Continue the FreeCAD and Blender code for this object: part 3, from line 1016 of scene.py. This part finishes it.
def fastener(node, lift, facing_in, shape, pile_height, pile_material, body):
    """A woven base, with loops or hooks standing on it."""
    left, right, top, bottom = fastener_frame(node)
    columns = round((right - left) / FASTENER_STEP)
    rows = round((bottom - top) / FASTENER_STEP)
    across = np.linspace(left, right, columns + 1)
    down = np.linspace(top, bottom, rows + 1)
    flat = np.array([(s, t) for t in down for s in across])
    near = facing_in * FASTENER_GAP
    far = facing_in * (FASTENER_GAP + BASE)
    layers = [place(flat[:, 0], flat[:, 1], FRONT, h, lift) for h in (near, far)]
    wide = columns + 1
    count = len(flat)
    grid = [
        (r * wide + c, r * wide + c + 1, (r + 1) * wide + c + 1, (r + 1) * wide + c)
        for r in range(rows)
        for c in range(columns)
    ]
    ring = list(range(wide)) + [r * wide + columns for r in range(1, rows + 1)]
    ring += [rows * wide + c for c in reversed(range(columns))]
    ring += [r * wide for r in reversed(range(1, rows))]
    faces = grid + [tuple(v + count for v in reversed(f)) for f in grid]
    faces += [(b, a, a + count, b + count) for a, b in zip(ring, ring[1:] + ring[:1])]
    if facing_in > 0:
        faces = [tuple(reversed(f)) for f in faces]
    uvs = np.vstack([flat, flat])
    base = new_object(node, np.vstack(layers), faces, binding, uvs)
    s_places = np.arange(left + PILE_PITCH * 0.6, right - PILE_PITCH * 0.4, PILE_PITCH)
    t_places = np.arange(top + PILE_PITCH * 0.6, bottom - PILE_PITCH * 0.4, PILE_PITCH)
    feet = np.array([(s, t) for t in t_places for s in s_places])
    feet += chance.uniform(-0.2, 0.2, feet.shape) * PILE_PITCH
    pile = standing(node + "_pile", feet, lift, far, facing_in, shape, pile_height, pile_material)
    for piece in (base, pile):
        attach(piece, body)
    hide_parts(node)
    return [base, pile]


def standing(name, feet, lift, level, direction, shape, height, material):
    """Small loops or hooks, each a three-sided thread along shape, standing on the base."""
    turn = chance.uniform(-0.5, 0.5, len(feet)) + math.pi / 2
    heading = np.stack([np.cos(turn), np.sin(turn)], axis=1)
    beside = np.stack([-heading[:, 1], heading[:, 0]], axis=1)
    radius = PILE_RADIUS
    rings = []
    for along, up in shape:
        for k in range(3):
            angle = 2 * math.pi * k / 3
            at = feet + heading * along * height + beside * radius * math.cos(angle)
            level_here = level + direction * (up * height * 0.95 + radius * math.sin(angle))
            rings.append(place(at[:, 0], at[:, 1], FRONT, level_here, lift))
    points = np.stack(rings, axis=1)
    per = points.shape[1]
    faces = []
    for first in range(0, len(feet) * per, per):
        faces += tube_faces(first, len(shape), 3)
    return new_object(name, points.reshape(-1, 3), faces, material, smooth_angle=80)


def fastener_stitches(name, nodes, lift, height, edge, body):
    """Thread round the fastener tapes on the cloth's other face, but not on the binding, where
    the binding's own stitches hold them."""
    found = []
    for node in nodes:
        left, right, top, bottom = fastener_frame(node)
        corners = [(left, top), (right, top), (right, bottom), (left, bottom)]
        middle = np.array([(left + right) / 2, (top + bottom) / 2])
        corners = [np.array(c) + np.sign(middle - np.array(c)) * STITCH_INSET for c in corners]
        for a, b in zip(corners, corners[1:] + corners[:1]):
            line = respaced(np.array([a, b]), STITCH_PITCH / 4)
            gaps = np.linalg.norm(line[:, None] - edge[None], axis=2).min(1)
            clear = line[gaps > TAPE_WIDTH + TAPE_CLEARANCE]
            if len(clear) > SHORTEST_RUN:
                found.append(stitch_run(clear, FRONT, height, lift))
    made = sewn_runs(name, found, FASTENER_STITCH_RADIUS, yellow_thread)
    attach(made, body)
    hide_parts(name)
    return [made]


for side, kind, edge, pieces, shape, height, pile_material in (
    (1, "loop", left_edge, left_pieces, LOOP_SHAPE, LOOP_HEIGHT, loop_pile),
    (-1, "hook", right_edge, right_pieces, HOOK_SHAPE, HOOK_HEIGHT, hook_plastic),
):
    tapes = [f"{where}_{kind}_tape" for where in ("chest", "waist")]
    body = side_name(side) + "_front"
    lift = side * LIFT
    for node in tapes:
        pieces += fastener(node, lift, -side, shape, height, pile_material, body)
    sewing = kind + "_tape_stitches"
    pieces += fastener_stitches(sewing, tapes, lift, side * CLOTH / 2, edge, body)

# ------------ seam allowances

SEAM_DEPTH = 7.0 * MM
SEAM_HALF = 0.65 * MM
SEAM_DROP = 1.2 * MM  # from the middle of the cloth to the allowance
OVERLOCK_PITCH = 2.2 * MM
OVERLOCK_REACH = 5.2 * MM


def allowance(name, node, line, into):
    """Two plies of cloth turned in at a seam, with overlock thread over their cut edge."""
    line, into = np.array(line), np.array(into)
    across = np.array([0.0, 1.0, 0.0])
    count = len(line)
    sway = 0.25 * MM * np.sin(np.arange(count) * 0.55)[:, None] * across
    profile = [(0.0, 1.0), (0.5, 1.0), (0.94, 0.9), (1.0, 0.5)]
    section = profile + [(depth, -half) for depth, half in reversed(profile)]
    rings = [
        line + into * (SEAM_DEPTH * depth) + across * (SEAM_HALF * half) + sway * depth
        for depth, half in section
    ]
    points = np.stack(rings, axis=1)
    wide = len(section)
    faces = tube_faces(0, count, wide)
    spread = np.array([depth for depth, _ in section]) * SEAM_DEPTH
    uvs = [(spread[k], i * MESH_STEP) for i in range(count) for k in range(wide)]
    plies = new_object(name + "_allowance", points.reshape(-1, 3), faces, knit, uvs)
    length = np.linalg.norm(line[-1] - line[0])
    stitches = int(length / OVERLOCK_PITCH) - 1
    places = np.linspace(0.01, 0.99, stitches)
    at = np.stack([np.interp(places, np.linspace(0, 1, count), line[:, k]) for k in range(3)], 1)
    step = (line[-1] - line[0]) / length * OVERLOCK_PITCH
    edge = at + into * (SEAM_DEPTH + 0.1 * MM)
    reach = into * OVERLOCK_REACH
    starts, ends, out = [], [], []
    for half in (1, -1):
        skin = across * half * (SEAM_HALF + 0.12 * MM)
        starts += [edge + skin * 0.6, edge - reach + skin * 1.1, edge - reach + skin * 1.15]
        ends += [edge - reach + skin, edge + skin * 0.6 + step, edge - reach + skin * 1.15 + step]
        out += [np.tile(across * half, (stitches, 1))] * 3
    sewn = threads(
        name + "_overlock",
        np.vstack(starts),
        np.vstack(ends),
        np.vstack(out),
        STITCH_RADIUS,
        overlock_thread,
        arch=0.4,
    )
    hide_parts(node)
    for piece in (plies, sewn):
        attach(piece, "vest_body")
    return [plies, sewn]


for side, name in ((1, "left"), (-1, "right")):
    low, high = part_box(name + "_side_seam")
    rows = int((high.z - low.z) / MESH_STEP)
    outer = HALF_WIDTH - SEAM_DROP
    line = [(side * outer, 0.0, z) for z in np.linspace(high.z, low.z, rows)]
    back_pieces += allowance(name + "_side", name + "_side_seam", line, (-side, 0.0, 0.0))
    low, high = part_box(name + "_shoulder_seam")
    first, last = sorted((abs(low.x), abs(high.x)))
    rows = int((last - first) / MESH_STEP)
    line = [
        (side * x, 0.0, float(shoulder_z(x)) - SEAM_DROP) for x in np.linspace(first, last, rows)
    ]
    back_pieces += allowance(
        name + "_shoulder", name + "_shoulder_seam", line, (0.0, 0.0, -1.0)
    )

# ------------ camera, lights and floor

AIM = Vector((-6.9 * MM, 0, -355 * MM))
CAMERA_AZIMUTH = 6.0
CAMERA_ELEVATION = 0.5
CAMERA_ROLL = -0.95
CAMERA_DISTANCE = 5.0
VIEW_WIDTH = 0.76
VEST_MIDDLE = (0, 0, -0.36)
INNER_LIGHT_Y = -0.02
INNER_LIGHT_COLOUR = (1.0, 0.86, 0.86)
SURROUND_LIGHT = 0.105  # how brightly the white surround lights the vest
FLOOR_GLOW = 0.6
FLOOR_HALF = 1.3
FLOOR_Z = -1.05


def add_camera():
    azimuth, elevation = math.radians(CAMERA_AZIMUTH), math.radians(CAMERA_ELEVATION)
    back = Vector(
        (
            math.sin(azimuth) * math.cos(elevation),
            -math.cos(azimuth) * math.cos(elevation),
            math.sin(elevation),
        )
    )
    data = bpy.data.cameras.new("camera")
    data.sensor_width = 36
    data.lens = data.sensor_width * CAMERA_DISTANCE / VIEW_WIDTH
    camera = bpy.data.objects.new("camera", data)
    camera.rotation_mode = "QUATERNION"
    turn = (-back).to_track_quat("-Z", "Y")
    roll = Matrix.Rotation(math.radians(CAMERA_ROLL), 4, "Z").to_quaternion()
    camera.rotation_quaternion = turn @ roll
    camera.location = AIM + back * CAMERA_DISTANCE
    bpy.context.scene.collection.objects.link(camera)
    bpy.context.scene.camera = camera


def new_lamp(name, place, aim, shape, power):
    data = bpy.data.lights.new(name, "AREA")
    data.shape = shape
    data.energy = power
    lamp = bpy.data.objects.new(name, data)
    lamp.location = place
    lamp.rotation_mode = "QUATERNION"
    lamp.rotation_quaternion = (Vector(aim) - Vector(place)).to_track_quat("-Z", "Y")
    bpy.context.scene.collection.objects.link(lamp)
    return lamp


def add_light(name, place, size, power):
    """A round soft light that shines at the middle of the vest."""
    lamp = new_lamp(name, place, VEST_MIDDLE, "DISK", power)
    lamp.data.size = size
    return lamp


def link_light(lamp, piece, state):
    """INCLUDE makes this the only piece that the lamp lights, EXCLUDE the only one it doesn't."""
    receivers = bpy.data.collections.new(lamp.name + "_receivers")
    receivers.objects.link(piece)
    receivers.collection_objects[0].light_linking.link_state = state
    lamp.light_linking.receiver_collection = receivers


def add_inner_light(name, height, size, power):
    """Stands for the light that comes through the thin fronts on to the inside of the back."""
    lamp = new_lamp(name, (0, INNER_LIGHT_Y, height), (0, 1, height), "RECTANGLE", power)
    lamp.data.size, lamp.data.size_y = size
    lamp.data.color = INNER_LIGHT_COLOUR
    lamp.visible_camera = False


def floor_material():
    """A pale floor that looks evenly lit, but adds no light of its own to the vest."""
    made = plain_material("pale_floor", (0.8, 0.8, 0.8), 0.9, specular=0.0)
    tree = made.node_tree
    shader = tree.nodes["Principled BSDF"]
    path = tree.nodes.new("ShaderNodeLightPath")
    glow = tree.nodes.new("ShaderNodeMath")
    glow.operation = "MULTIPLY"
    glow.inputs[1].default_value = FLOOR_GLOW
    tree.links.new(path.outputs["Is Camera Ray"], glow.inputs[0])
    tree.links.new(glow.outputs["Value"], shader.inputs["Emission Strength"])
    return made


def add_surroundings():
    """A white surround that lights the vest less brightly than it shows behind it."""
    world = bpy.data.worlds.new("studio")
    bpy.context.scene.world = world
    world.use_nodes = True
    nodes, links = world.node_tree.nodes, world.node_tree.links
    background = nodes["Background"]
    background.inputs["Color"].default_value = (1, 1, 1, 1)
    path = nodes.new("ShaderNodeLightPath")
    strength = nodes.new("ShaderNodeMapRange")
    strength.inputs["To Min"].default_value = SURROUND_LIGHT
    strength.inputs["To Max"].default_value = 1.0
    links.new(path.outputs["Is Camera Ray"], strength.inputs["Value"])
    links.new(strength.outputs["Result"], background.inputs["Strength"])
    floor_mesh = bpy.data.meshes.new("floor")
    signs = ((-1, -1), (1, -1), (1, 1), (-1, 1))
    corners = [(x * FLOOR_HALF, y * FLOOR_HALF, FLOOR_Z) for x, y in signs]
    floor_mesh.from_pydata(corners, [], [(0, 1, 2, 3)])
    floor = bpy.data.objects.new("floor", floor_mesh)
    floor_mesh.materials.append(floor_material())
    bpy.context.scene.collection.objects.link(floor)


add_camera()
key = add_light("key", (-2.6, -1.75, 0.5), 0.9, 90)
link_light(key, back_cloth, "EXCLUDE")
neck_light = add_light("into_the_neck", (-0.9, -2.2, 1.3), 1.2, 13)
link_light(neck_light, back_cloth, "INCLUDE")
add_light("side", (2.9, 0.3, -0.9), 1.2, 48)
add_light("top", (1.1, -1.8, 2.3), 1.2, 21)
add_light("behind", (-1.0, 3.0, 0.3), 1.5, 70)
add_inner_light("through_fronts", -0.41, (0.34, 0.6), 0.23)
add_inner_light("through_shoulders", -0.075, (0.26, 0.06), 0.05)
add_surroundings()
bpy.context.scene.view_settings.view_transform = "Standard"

| Short problem |
Write out, from the lines above, only those from the line with "attach(piece, body)" to the line with "faces, material, smooth_angle=80)", exactly as given, including the first and the last.

| The reply |
        attach(piece, body)
    hide_parts(node)
    return [base, pile]


def standing(name, feet, lift, level, direction, shape, height, material):
    """Small loops or hooks, each a three-sided thread along shape, standing on the base."""
    turn = chance.uniform(-0.5, 0.5, len(feet)) + math.pi / 2
    heading = np.stack([np.cos(turn), np.sin(turn)], axis=1)
    beside = np.stack([-heading[:, 1], heading[:, 0]], axis=1)
    radius = PILE_RADIUS
    rings = []
    for along, up in shape:
        for k in range(3):
            angle = 2 * math.pi * k / 3
            at = feet + heading * along * height + beside * radius * math.cos(angle)
            level_here = level + direction * (up * height * 0.95 + radius * math.sin(angle))
            rings.append(place(at[:, 0], at[:, 1], FRONT, level_here, lift))
    points = np.stack(rings, axis=1)
    per = points.shape[1]
    faces = []
    for first in range(0, len(feet) * per, per):
        faces += tube_faces(first, len(shape), 3)
    return new_object(name, points.reshape(-1, 3), faces, material, smooth_angle=80)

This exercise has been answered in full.